• _What you should do_
Quote the listing below in its entirety.

• _Data section_
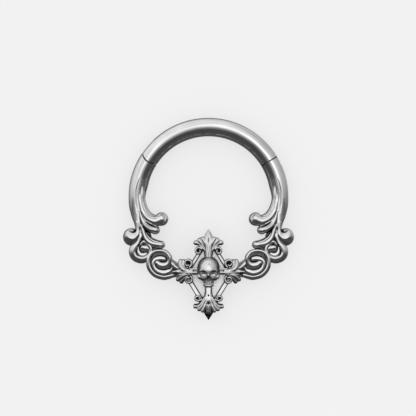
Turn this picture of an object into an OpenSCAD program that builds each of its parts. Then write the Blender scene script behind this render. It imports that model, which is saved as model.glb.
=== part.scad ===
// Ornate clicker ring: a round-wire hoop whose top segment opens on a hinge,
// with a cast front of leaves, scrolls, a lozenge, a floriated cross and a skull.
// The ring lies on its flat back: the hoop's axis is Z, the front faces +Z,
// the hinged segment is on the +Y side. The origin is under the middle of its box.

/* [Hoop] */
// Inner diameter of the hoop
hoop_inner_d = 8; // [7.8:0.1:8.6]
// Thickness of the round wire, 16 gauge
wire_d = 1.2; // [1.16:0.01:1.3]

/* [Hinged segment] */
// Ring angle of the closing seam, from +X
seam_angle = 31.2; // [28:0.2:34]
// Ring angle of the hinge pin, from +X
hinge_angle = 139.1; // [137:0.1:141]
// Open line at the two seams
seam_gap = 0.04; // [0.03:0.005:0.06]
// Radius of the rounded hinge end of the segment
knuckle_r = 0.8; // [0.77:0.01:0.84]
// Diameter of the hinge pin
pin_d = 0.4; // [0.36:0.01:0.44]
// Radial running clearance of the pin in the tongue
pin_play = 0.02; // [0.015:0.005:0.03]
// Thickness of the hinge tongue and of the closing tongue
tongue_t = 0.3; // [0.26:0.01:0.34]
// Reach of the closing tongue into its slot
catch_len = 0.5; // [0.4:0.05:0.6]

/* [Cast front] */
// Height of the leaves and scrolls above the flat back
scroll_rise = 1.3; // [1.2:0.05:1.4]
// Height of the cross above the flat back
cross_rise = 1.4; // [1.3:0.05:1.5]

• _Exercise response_
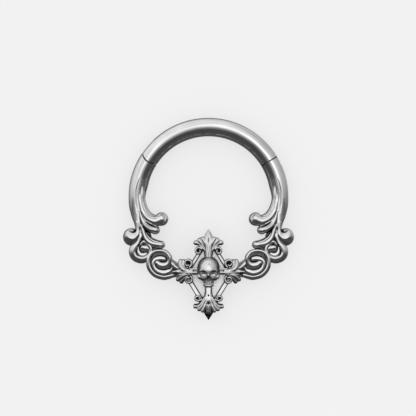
Turn this picture of an object into an OpenSCAD program that builds each of its parts. Then write the Blender scene script behind this render. It imports that model, which is saved as model.glb.
=== part.scad ===
// Ornate clicker ring: a round-wire hoop whose top segment opens on a hinge,
// with a cast front of leaves, scrolls, a lozenge, a floriated cross and a skull.
// The ring lies on its flat back: the hoop's axis is Z, the front faces +Z,
// the hinged segment is on the +Y side. The origin is under the middle of its box.

/* [Hoop] */
// Inner diameter of the hoop
hoop_inner_d = 8; // [7.8:0.1:8.6]
// Thickness of the round wire, 16 gauge
wire_d = 1.2; // [1.16:0.01:1.3]

/* [Hinged segment] */
// Ring angle of the closing seam, from +X
seam_angle = 31.2; // [28:0.2:34]
// Ring angle of the hinge pin, from +X
hinge_angle = 139.1; // [137:0.1:141]
// Open line at the two seams
seam_gap = 0.04; // [0.03:0.005:0.06]
// Radius of the rounded hinge end of the segment
knuckle_r = 0.8; // [0.77:0.01:0.84]
// Diameter of the hinge pin
pin_d = 0.4; // [0.36:0.01:0.44]
// Radial running clearance of the pin in the tongue
pin_play = 0.02; // [0.015:0.005:0.03]
// Thickness of the hinge tongue and of the closing tongue
tongue_t = 0.3; // [0.26:0.01:0.34]
// Reach of the closing tongue into its slot
catch_len = 0.5; // [0.4:0.05:0.6]

/* [Cast front] */
// Height of the leaves and scrolls above the flat back
scroll_rise = 1.3; // [1.2:0.05:1.4]
// Height of the cross above the flat back
cross_rise = 1.4; // [1.3:0.05:1.5]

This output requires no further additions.